Feofilaktov participated in regional, republican, all-union, all-Russian, and foreign exhibitions since 1977.
He became a member of the Union of Artists of Russia in 1991, an Honored Artist of the Russian Federation in 2010. The painter was awarded the Prize of the Governor of the Murmansk Region in 2008 for a series of portraits of the inhabitants of the Kola Peninsula.
From 2006 to 2019, he headed the Union of Artists of the Murmansk Region.
Since 2016 he taught at the Murmansk College of Arts.
His works are housed in the Murmansk Regional Art Museum, the Museum of Sweden, in private collections in Russia and abroad.
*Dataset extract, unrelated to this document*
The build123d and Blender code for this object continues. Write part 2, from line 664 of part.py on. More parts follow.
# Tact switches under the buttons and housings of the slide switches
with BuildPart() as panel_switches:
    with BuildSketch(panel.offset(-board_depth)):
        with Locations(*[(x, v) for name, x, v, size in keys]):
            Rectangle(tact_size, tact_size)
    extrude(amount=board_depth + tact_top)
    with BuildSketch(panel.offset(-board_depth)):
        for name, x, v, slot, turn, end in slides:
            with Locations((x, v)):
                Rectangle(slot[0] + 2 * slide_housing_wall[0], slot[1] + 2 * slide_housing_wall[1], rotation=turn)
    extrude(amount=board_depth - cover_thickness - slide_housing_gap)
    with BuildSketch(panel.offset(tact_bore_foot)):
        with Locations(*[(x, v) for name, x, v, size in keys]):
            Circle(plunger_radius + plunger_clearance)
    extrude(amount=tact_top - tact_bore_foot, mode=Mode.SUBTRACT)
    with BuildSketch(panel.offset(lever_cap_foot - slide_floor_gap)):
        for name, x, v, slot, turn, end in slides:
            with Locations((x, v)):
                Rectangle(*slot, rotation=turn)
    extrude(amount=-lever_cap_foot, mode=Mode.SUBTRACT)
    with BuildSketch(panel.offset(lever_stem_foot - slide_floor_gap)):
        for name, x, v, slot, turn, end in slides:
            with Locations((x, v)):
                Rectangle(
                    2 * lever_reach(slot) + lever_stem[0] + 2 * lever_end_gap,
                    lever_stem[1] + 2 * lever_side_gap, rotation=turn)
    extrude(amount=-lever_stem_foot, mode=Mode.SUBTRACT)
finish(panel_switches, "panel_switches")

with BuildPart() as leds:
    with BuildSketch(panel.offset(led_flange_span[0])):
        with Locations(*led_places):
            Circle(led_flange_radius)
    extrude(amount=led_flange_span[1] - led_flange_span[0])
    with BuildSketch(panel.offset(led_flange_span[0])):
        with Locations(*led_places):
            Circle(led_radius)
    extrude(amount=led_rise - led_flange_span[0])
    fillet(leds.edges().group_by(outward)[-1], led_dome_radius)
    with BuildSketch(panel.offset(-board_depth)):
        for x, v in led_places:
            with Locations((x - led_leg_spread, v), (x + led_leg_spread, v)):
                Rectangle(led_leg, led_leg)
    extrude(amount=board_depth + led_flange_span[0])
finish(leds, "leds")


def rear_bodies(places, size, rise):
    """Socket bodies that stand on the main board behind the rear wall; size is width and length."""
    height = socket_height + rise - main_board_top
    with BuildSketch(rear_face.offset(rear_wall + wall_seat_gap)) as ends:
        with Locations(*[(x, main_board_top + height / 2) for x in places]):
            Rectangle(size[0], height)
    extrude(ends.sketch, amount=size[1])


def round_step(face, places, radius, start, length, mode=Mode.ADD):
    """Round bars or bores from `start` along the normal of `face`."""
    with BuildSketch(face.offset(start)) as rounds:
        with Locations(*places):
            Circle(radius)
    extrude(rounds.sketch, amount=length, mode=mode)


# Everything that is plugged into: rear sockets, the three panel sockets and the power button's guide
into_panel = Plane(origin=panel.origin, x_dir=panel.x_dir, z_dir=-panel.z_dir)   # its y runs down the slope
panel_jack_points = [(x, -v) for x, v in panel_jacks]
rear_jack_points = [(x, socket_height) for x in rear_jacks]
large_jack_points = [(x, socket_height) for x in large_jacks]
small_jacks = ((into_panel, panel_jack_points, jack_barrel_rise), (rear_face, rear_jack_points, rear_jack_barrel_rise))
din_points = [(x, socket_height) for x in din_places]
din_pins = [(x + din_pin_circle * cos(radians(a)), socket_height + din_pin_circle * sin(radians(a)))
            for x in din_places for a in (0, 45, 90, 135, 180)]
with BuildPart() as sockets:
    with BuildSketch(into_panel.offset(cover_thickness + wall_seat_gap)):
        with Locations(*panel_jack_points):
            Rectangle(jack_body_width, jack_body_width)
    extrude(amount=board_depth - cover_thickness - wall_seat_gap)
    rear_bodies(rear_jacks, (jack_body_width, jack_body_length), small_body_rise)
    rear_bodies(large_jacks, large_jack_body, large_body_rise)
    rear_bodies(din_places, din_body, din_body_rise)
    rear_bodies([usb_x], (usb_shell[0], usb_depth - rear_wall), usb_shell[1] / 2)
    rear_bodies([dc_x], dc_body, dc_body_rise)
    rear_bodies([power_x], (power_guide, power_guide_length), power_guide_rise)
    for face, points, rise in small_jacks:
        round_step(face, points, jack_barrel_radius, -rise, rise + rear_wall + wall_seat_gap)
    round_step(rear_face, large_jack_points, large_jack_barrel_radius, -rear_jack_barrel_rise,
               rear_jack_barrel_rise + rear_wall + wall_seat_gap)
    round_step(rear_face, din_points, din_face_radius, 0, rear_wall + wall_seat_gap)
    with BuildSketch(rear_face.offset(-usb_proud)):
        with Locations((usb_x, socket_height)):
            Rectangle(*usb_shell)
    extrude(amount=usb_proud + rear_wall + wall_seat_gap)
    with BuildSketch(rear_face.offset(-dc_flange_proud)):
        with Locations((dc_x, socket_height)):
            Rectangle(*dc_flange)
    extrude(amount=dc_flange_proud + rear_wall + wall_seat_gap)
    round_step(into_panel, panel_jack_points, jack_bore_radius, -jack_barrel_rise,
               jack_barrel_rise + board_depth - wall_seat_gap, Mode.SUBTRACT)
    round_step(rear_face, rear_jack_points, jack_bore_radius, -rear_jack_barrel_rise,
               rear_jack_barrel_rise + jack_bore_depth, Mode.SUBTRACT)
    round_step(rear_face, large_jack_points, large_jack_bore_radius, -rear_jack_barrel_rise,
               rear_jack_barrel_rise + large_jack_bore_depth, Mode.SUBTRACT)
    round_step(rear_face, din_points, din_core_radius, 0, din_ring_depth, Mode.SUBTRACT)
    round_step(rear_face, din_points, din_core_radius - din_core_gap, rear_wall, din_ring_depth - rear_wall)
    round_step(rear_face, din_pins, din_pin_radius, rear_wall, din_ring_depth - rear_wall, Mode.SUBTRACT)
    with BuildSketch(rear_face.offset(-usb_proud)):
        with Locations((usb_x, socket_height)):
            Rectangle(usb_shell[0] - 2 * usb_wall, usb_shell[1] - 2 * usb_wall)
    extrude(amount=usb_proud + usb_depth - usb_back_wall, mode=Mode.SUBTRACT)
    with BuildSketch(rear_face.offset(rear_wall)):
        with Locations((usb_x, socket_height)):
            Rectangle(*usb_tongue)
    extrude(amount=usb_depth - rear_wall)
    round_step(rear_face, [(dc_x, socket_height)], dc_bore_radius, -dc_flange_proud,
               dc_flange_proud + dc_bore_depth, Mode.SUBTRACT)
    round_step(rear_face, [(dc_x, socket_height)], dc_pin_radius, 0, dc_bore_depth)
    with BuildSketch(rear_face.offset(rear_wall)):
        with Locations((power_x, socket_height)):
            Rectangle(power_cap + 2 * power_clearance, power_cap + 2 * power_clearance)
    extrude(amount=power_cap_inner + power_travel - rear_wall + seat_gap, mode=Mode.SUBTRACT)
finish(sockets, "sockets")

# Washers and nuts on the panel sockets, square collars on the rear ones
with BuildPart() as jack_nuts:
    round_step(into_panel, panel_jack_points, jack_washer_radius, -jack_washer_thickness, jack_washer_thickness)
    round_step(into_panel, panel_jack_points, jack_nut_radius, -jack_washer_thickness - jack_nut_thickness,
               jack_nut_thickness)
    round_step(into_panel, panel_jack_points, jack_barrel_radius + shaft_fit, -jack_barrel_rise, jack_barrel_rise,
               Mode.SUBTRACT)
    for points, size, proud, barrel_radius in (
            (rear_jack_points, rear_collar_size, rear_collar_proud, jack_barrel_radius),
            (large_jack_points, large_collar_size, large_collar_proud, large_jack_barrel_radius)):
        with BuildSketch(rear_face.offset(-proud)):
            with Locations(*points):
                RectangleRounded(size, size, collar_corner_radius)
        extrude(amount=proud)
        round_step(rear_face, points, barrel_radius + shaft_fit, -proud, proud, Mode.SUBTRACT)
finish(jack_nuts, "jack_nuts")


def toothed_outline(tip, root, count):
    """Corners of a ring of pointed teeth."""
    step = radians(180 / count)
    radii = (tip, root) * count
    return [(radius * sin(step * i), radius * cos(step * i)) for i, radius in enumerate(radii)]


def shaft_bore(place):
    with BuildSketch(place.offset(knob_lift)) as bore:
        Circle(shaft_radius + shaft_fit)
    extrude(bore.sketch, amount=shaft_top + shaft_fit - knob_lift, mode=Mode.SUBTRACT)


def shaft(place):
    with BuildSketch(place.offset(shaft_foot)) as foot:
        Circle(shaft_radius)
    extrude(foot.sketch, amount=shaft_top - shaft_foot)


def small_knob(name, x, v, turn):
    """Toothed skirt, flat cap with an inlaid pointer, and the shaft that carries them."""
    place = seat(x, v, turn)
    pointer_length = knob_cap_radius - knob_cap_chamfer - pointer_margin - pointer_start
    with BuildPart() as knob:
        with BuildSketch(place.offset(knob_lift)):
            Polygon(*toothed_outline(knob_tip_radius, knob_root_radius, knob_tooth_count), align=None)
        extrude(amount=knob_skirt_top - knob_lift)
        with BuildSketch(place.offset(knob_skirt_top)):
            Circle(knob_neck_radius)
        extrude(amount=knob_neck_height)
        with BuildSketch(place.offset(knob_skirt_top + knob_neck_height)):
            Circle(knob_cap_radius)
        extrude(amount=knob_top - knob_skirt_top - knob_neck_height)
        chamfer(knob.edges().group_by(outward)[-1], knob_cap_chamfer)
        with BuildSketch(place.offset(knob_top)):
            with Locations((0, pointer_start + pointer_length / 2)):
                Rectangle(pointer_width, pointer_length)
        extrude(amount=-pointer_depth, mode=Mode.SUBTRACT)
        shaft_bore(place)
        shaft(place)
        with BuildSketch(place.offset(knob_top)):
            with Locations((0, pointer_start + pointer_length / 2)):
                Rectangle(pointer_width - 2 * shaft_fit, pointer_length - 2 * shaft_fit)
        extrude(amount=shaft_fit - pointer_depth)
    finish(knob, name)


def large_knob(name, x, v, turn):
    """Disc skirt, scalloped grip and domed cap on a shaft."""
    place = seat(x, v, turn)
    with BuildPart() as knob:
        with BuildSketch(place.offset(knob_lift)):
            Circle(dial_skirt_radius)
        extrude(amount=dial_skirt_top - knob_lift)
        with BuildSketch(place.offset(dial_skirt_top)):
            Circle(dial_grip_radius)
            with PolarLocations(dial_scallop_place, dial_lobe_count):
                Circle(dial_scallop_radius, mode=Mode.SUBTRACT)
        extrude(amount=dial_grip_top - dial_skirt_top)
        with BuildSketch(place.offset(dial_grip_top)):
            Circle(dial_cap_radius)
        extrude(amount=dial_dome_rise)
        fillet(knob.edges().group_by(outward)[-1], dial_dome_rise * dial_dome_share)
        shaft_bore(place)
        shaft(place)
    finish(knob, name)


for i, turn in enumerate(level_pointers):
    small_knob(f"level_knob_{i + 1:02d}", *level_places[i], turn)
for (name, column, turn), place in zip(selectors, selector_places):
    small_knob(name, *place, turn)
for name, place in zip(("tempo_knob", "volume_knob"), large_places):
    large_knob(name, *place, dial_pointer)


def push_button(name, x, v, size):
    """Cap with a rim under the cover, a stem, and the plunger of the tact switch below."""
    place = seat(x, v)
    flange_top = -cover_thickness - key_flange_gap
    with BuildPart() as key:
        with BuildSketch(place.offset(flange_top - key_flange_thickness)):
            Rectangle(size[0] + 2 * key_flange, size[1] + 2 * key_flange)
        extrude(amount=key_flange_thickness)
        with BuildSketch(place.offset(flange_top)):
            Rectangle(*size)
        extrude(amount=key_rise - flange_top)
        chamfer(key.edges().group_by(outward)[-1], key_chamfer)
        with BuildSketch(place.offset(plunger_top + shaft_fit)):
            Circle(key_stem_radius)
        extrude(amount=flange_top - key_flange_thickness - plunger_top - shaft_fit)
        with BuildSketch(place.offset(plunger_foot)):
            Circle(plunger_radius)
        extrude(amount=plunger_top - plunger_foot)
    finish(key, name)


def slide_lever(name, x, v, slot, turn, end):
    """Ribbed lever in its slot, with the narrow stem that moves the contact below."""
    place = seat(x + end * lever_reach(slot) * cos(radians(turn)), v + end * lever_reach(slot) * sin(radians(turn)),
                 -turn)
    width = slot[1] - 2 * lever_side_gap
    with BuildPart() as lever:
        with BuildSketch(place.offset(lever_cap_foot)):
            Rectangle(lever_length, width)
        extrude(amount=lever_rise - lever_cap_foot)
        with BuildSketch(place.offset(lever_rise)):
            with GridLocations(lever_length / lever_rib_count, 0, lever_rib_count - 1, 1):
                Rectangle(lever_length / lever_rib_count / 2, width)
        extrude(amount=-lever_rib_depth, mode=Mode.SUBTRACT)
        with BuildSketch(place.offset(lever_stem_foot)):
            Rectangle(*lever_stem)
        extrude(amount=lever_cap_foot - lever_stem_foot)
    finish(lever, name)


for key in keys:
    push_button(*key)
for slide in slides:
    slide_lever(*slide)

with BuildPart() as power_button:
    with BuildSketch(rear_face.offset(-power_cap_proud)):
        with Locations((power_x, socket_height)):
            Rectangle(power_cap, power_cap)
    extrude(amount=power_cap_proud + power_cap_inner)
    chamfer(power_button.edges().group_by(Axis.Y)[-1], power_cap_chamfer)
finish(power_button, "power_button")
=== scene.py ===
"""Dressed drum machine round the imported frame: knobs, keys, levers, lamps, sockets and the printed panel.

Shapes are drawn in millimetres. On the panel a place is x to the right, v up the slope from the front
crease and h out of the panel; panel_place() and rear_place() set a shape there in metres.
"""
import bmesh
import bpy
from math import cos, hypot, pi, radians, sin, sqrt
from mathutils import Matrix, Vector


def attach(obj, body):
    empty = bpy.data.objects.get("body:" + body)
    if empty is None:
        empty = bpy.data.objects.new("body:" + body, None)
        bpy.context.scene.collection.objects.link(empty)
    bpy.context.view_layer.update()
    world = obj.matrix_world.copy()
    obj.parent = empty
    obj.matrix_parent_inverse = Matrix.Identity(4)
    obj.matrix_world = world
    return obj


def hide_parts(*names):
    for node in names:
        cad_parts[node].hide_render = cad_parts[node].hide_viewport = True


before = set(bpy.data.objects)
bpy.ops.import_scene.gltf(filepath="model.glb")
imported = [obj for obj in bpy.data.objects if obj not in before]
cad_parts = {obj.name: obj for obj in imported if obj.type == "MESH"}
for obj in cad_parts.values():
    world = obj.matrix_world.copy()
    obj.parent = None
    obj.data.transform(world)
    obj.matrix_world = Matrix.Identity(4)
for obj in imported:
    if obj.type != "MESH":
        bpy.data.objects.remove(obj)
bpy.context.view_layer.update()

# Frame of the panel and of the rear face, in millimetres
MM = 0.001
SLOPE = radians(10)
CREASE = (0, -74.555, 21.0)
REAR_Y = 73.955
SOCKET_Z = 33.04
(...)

Alexander Feofilaktov was characterized by a solid approach to choosing a topic. He was concerned about the historical past and the present, the relationship between man and nature. Landscapes gave the artist an opportunity to go beyond the closed world he created, where each of his canvases only revealed a particle of his soul to those who were ready for a dialogue, and left room for imagination for the future.
The painting “Master of the Tundra” depicts wild nature and endless snowy expanses, a man in national winter clothes who lives and works in the harsh conditions of the endless northern landscape. The artist traveled a lot around the Northern territories, compiling the image of people living in different parts of the region.